A Poincaré-Bendixson Theorem for Flows with Arbitrarily Many Singular Points

Tomoo Yokoyama

correctmedium confidence
Category
Not specified
Journal tier
Strong Field
Processed
Sep 28, 2025, 12:56 AM

Audit review

The paper’s Theorem A classifies ω-limit sets of non-closed orbits on compact surfaces into seven mutually exclusive types and adds parts (b) and (c) about non-recurrent orbits being connecting quasi-separatrices, and connecting separatrices when Sing(v) is totally disconnected. This is stated explicitly (items (1)–(7) and (b),(c)) and proved via a sequence of lemmas (waterfall construction, quasi-circuit vs quasi-Q-set dichotomies, and a metric completion/collapse argument) . The candidate solution reproduces the same seven-way classification and the assertions (b)–(c), but argues differently: it sketches annular trapping for non–quasi-Q cases, appeals to standard surface-flow structure for Q-sets (locally dense vs exceptional/transversely Cantor), and gives a direct flow-box argument for (b).

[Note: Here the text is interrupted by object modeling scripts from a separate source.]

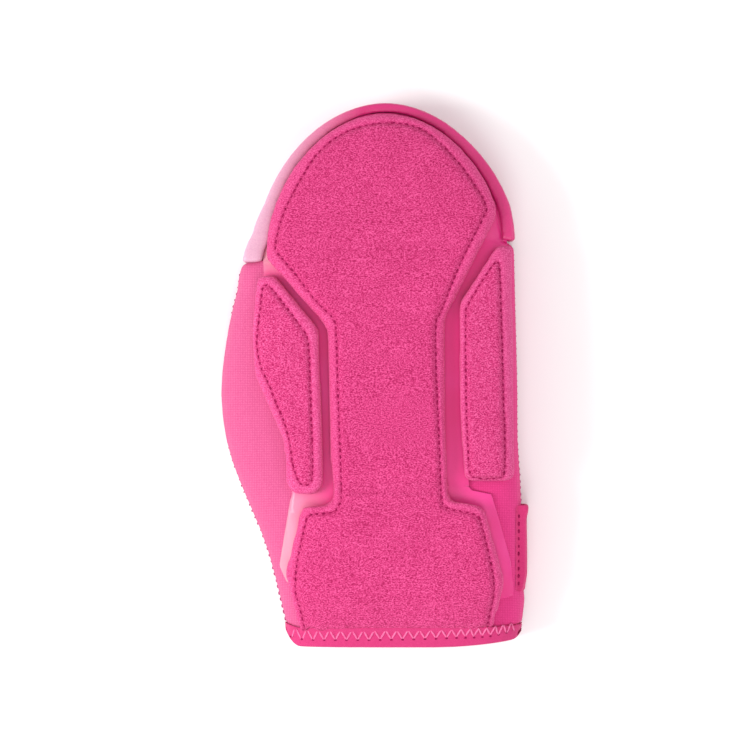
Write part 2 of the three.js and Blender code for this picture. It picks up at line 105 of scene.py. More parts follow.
# %% [markdown]
# ## Camera, floor and light
# The camera hangs high above the mitt with a long lens, so that the sides hardly show, as in a product
# photograph. The floor is plain and pale. One soft light stands on the left, a weaker one hangs overhead, a
# faint one stands on the right, and the world fills the shadows. A plain display curve keeps the pinks as
# strong as they are in the photograph, because the filmic curve greys bright colours.

# %% Camera
CAMERA_HEIGHT = 2.6
SENSOR = 36.0
PHOTO_WIDTH_PIXELS = 750
PHOTO_MIDDLE = 374.5
OUTLINE_HEIGHT = 0.6  # the share of the mitt's height at which most of its outline lies
mitt_top = CAD_BOX[1][2]
camera_data = bpy.data.cameras.new("photo_camera")
camera_data.sensor_width = SENSOR
camera_data.lens = SENSOR * (CAMERA_HEIGHT - OUTLINE_HEIGHT * mitt_top) / (PHOTO_WIDTH_PIXELS * PIXEL)
camera = bpy.data.objects.new("photo_camera", camera_data)
camera.location = (place_of((PHOTO_MIDDLE, MIDDLE_ROW)).x, 0.0, CAMERA_HEIGHT)
bpy.context.scene.collection.objects.link(camera)
bpy.context.scene.camera = camera
print("lens", round(camera_data.lens, 1), "mm")

# %% Floor and lights
bpy.ops.object.select_all(action="DESELECT")
bpy.ops.mesh.primitive_plane_add(size=6.0, location=(0, 0, 0))
floor = bpy.context.object
floor.name = "floor"
floor_paint = bpy.data.materials.new("floor_paint")
floor_paint.use_nodes = True
floor_shader = floor_paint.node_tree.nodes["Principled BSDF"]
floor_shader.inputs["Base Color"].default_value = (0.93, 0.93, 0.93, 1)
floor_shader.inputs["Roughness"].default_value = 0.9
floor.data.materials.append(floor_paint)
floor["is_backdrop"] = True


def soft_light(name, place, size, power):
    data = bpy.data.lights.new(name, "AREA")
    data.shape = "DISK"
    data.size = size
    data.energy = power
    light = bpy.data.objects.new(name, data)
    light.location = place
    light.rotation_euler = (-Vector(place)).to_track_quat("-Z", "Y").to_euler()
    bpy.context.scene.collection.objects.link(light)


soft_light("left_softbox", (-1.5, -0.22, 1.12), 1.0, 28)
soft_light("top_softbox", (0.1, -1.1, 1.9), 1.0, 13)
soft_light("right_fill", (1.5, 0.1, 1.3), 1.4, 8)
world = bpy.data.worlds.new("studio")
world.use_nodes = True
world.node_tree.nodes["Background"].inputs["Color"].default_value = (1, 1, 1, 1)
world.node_tree.nodes["Background"].inputs["Strength"].default_value = 0.75
bpy.context.scene.world = world
bpy.context.scene.view_settings.view_transform = "Standard"
print("three soft lights and a white world")

# %% [markdown]
# ## Helpers for cloth and foam
# A soft piece starts as a copy of its plain solid. Its loose triangles are merged, a voxel remesh gives it an
# even skin, and smoothing melts the facets. Such a skin can then be blown up, grooved and stitched.

# %% Copy, remesh and smooth
MERGE_DISTANCE = 0.00001


def only(piece):
    bpy.ops.object.select_all(action="DESELECT")
    piece.select_set(True)
    bpy.context.view_layer.objects.active = piece


def apply_modifier(piece, kind, **settings):
    only(piece)
    modifier = piece.modifiers.new(kind.lower(), kind)
    for key, value in settings.items():
        setattr(modifier, key, value)
    bpy.ops.object.modifier_apply(modifier=modifier.name)


def merged_copy(node, name, cuts=0):
    piece = bpy.data.objects.new(name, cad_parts[node].data.copy())
    bpy.context.scene.collection.objects.link(piece)
    piece.data.materials.clear()
    only(piece)
    bpy.ops.object.mode_set(mode="EDIT")
    bpy.ops.mesh.select_all(action="SELECT")
    bpy.ops.mesh.remove_doubles(threshold=MERGE_DISTANCE)
    if cuts:
        bpy.ops.mesh.subdivide(number_cuts=cuts)
    bpy.ops.object.mode_set(mode="OBJECT")
    return piece


def soft_copy(node, name, voxel, smoothing):
    piece = merged_copy(node, name)
    apply_modifier(piece, "REMESH", mode="VOXEL", voxel_size=voxel, use_smooth_shade=True)
    apply_modifier(piece, "SMOOTH", factor=0.5, iterations=smoothing)
    print(name, "has", len(piece.data.polygons), "faces")
    return piece


# %% Points of a mesh as numbers


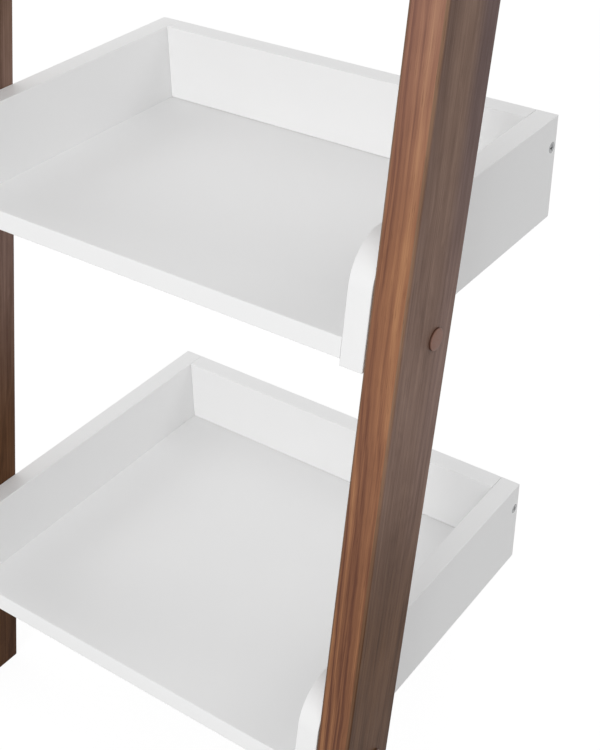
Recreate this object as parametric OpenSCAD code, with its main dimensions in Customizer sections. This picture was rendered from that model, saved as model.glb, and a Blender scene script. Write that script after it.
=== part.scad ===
// Leaning ladder shelf: two wooden rails that rest on the floor and the wall, and white
// three-sided trays bolted between them. X runs across the shelf, +Y towards the wall, Z up.
// The origin lies on the floor, halfway between the wall and the front of the feet.

/* [Rails] */
// Height of the rails' tops above the floor
rail_height = 1650; // [1560:10:1740]
// Lean of the rails from upright, in degrees
lean = 10; // [8.5:0.5:11.5]
// Width of a rail from side to side
rail_width = 26.5; // [22:0.5:32]
// Depth of a rail, square to its front face
rail_depth = 65; // [60:1:80]
// Rounding of the rails' long edges
rail_edge_r = 2.5; // [1:0.5:5]
// Height of the upright cut that lies on the wall
wall_flat = 70; // [60:5:100]

/* [Trays] */
// Number of trays
tray_count = 4; // [3:1:4]
// Width of a tray over its side panels
tray_width = 380; // [320:5:600]
// Height of a tray's side panels
tray_height = 84; // [76:1:110]
// Distance from one tray up to the next
tray_pitch = 350; // [300:5:370]
// Height of the lowest tray's top edge above the floor
first_tray_top = 200; // [140:5:230]
// Thickness of the side panels
side_t = 18; // [16:1:20]
// Thickness of the back panel
back_t = 18; // [16:1:20]
// Thickness of the floor panel
floor_t = 15; // [15:1:18]
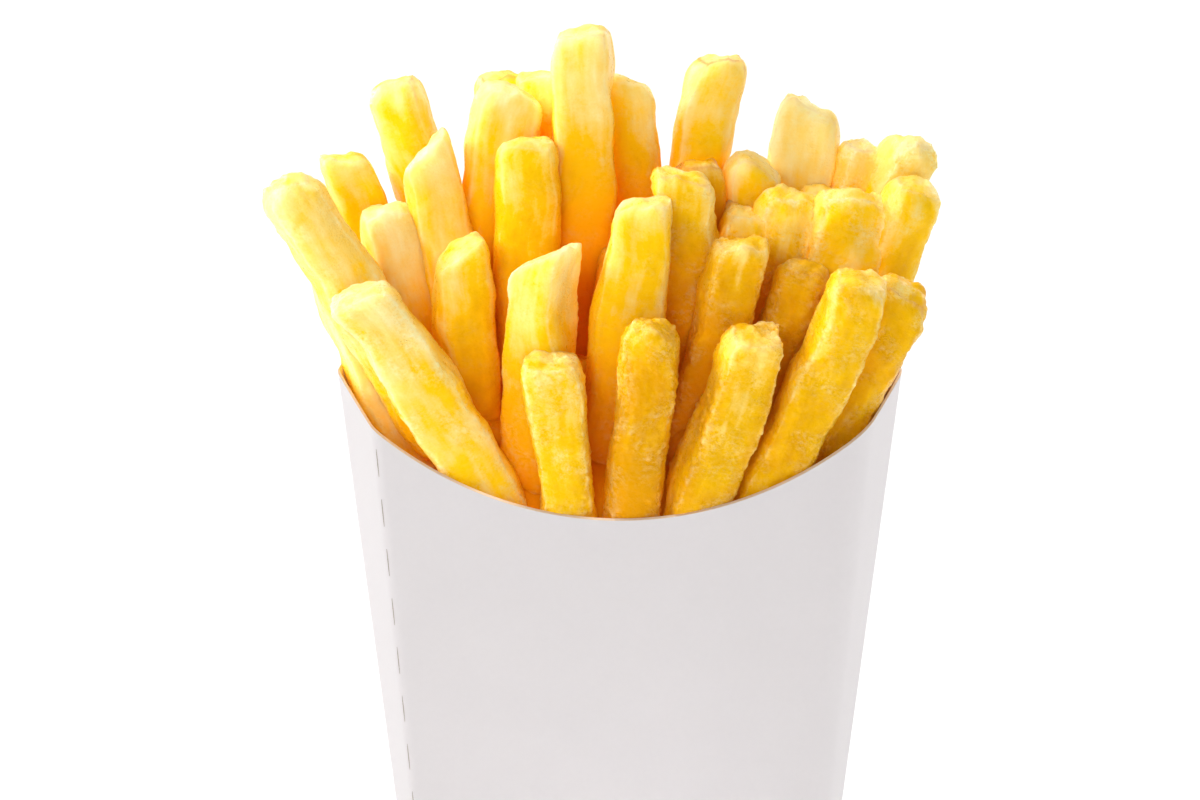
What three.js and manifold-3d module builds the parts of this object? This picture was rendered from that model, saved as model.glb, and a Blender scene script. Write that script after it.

While some steps (e.g., the annulus-trapping reduction and the direct derivation that α(O), ω(O) lie in ∂Sing(v)) are presented at a high level compared to the paper’s detailed constructions, the logical outcomes align with the paper’s statements (notably the split of quasi-circuits into locally connected/image-of-S^1 versus non-locally connected, and the dichotomy of quasi-Q-sets) . Hence both are correct; the proofs are substantively different.

Referee report (LaTeX)

\textbf{Recommendation:} minor revisions

\textbf{Journal Tier:} strong field

\textbf{Justification:}

The manuscript gives a sharp and comprehensive classification of ω-limit sets for flows with arbitrarily many singular points on compact surfaces, extending classical Poincaré–Bendixson theory. The proofs combine the waterfall construction, quasi-circuit/quasi-Q dichotomy, and a metric completion/collapse reduction in a coherent way. Minor revisions to clarify a few technical reductions and to further guide the reader through the case splits would enhance accessibility.